# Migrating from Apple Photos; need help!



## steve159 (Apr 28, 2020)

I'd like to migrate my 85,000+ Apple Photos library to Lightroom cloud version. I did a test library of 2000 photos that worked fine with one huge snag: edited photos did not migrate. What gives?! I don't expect the edits to be editable, but I do expect to see the edited version paired with the original.

Q1: are edits (to jpeg originals) supposed to migrate? If yes, what did I perhaps do wrong for them to get skipped? I even created a new Photos library with just 3 new images that I edited and migrated that, producing just the originals, not the edits in Lr.

Q2: is there a recommended solution to somehow import the edits after migration and then also somehow pair them or stack them with their originals? Even if half of my photos are unedited, I don't want to see 40,000 photo pairs in Lr. Maybe there's a script to stack the edits with the originals, if not pair them, which is preferred?

Q3: If both of those answers are no, then what did you all do to overcome this? Do you simply say good-bye to all those thousands of edited images and start from scratch? I really don't want to be maintaining 2 different apps and libraries.

I really want to commit to Lightroom but my gut is telling me that this is a deal-breaker and I should just cancel my trial and subscribe to Apple's 2TB storage plan (same as 1TB with Lr) and get the same cloud service with lesser image editing functionality, but with my library intact.

Q4: I've mostly been trying to figure this out on my own, so I have limited screen time with the Lr tools, but a final question: on the iPad app it seems to very cumbersome to delete photos, taking like 3 or so taps to do so. Is that normal or is there a swipe or shortcut that I haven't found? Or am I really supposed to use the reject flag and then delete all the rejects at some time? Being new to Lr I just don't know the workflow for culling duds.

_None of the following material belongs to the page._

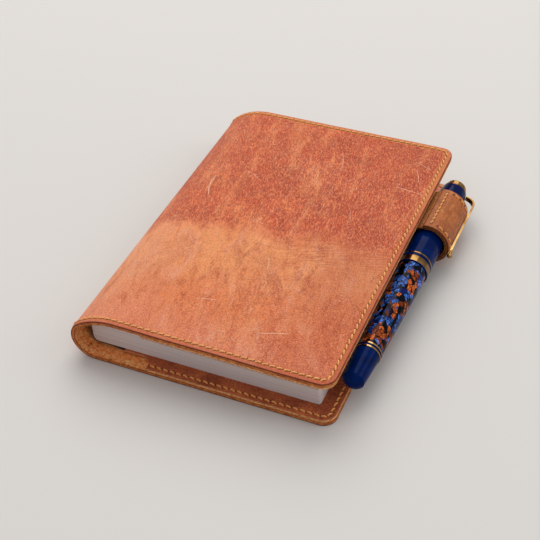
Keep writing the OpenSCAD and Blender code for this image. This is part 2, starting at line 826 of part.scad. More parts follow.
// The two rings at the ends of the tail collar, or the grooves that take them
module tail_ring_spaces(out) {
    for (s = [0, tail_collar_len - ring_w]) translate([0, 0, s]) difference() {
        cylinder(h = ring_w, r = barrel_tail_r + out);
        translate([0, 0, -1]) cylinder(h = ring_w + 2, r = barrel_tail_r - 0.2 - ring_in);
    }
}

module tail_rings() {
    color("gold") on_pen() translate([0, 0, knob_s]) tail_ring_spaces(ring_out);
}

// ---- pen: piston filler ----

module piston_guide() {
    color("dimgray") on_pen() translate([0, 0, tail_s]) difference() {
        cylinder(h = piston_back - rod_start, r = chamber_r - fit_gap);
        translate([0, 0, -1]) cylinder(h = piston_back, r = rod_r + run_gap);
    }
}

// Turning the knob turns the spindle, which drives the rod
module piston_knob() {
    dome_r = (knob_end_r * knob_end_r + dome_h * dome_h) / (2 * dome_h);
    color("navy") on_pen() translate([0, 0, knob_s - knob_gap]) {
        translate([0, 0, -knob_len]) cylinder(h = knob_len, r1 = knob_end_r, r2 = knob_r);
        intersection() {
            translate([0, 0, -knob_len - dome_h + dome_r]) sphere(dome_r);
            translate([0, 0, -knob_len - dome_h]) cylinder(h = dome_h, r = knob_r);
        }
        cylinder(h = knob_gap + tail_collar_len, r = journal_r);
        cylinder(h = knob_gap + tail_collar_len + spindle_len, r = spindle_r);
    }
}

module piston_rod() {
    len = piston_back - rod_start;
    color("silver") on_pen() translate([0, 0, tail_s + rod_start]) difference() {
        cylinder(h = len + seal_len, r = rod_r);
        translate([0, 0, -1]) cylinder(h = len, r = spindle_r + run_gap);
    }
}

// Two lips that wipe the ink chamber
module piston_seal() {
    color("black") on_pen() translate([0, 0, piston_s]) difference() {
        cylinder(h = seal_len, r = chamber_r - run_gap);
        translate([0, 0, -1]) cylinder(h = seal_len + 2, r = rod_r);
        translate([0, 0, seal_len / 3]) difference() {
            cylinder(h = seal_len / 3, r = chamber_r);
            translate([0, 0, -1]) cylinder(h = seal_len, r = (chamber_r + rod_r) / 2);
        }
    }
}

cover_back();
cover_spine();
cover_front();
pocket_back();
pocket_front();
seam_back();
seam_spine();
seam_front();
loop_strap();
loop_liner();
loop_seam();
notebook_cover_back();
notebook_cover_fold();
notebook_cover_front();
page_block();
front_leaves();
cap_body();
inner_cap();
cap_band();
cap_ring();
clip_ring();
cap_finial();
clip();
barrel();
grip_section();
section_ring();
feed();
nib();
tail_collar();
tail_rings();
piston_guide();
piston_knob();
piston_rod();
piston_seal();
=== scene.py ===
"""Sewn leather notebook cover with a fountain pen in its loop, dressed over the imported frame."""
import json
import random
from math import asin, atan2, cos, pi, radians, sin, sqrt

import bmesh
import bpy
from mathutils import Matrix, Vector, noise


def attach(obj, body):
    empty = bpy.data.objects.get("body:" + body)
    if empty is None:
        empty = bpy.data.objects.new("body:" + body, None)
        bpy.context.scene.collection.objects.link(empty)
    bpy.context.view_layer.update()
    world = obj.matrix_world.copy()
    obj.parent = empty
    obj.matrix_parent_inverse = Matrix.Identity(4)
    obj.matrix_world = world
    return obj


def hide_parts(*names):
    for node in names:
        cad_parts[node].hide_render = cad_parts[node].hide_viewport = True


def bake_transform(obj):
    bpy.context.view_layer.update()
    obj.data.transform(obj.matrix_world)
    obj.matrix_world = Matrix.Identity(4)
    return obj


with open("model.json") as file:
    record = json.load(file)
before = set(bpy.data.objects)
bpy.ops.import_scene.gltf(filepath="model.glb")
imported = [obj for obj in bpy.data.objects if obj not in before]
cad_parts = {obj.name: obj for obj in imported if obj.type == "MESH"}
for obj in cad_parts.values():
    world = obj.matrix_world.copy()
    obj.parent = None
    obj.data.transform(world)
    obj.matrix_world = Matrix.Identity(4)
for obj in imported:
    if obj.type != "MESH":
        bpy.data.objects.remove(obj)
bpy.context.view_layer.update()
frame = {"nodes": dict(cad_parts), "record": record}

MM = 0.001

# ---- sizes in millimetres, as the source states them ----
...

Thanks for humoring my newbie question. I really DO want this to work so I can proceed with Lightroom like the rest of you.

  - Steve -

As an aside, I'm shocked at how little information exists online about this migrate feature and what to expect. Nowhere on Adobe's site does it say jpeg edits do not migrate. In fact it implies they DO migrate by saying that raw edits, specifically, do not migrate.


----------



## Victoria Bampton (Apr 29, 2020)

Hi Steve, welcome to the forum!



steve159 said:


> Q1: are edits (to jpeg originals) supposed to migrate? If yes, what did I perhaps do wrong for them to get skipped? I even created a new Photos library with just 3 new images that I edited and migrated that, producing just the originals, not the edits in Lr.


Apple Photos stores its edits non-destructively for all file types, so there's no way that Lightroom can import the edited versions, only the originals. I'll flag up the Adobe documentation for updating. It is documented in my Edit Like a Pro book, if that helps!



> Q2: is there a recommended solution to somehow import the edits after migration and then also somehow pair them or stack them with their originals? Even if half of my photos are unedited, I don't want to see 40,000 photo pairs in Lr. Maybe there's a script to stack the edits with the originals, if not pair them, which is preferred?


You can export the edited photos from Photos and them import them into Lightroom, but there's not an automated way to stack them yet.



> Q3: If both of those answers are no, then what did you all do to overcome this? Do you simply say good-bye to all those thousands of edited images and start from scratch? I really don't want to be maintaining 2 different apps and libraries.


Most people migrating from Photos haven't done much, if any editing, so I have to admit it's the first time I've been asked. I think most people use the opportunity to practice their editing in Lightroom.



> Q4: I've mostly been trying to figure this out on my own, so I have limited screen time with the Lr tools, but a final question: on the iPad app it seems to very cumbersome to delete photos, taking like 3 or so taps to do so. Is that normal or is there a swipe or shortcut that I haven't found? Or am I really supposed to use the reject flag and then delete all the rejects at some time? Being new to Lr I just don't know the workflow for culling duds.


Yep, reject and then delete in one go would be the usual workflow. Less chance of accidentally deleting a good photo that way!


----------



## steve159 (Apr 30, 2020)

Thanks for the responses. 

2 followup questions: 
F1: Is there a way to select only the edited photos in Apple Photos in order to export them as jpegs to then import into Lr? I'd be willing to pay for a script or utility that would make this easier.
F2: Regarding using the reject flag, let's say I have 3 similar photos in a sequence and quickly realize #2 is the worst. So I reject it, but how do I quickly go back and forth between #1 and #3 without seeing #2 in between? It's still there until I delete all the rejects in a batch. I'm just trying to figure out the workflow for culling.

And a new question: I can't find a list of keywords that I have used, besides doing a search. And I don't see a way to assign shortcuts to frequently used keywords. Is keywording half-baked or am I missing something?


----------



## Victoria Bampton (May 1, 2020)

I haven't spent much time in Apple Photos, but it seems you might be able to create a smart album set to Photo is Edited.

For the flagging, I'd set the filters to hide rejected photos (show just flagged/unflagged) so they disappear from view when you mark as rejected, but you can turn off the filter to see them again if you make a mistake.

Keywords... no, you haven't missed anything there. The cloudy apps do a lot of hidden automated tagging, so you may not need keywords as much as you did previously.


----------



## steve159 (May 1, 2020)

Thanks a lot. Very helpful. YOU ROCK!!!


----------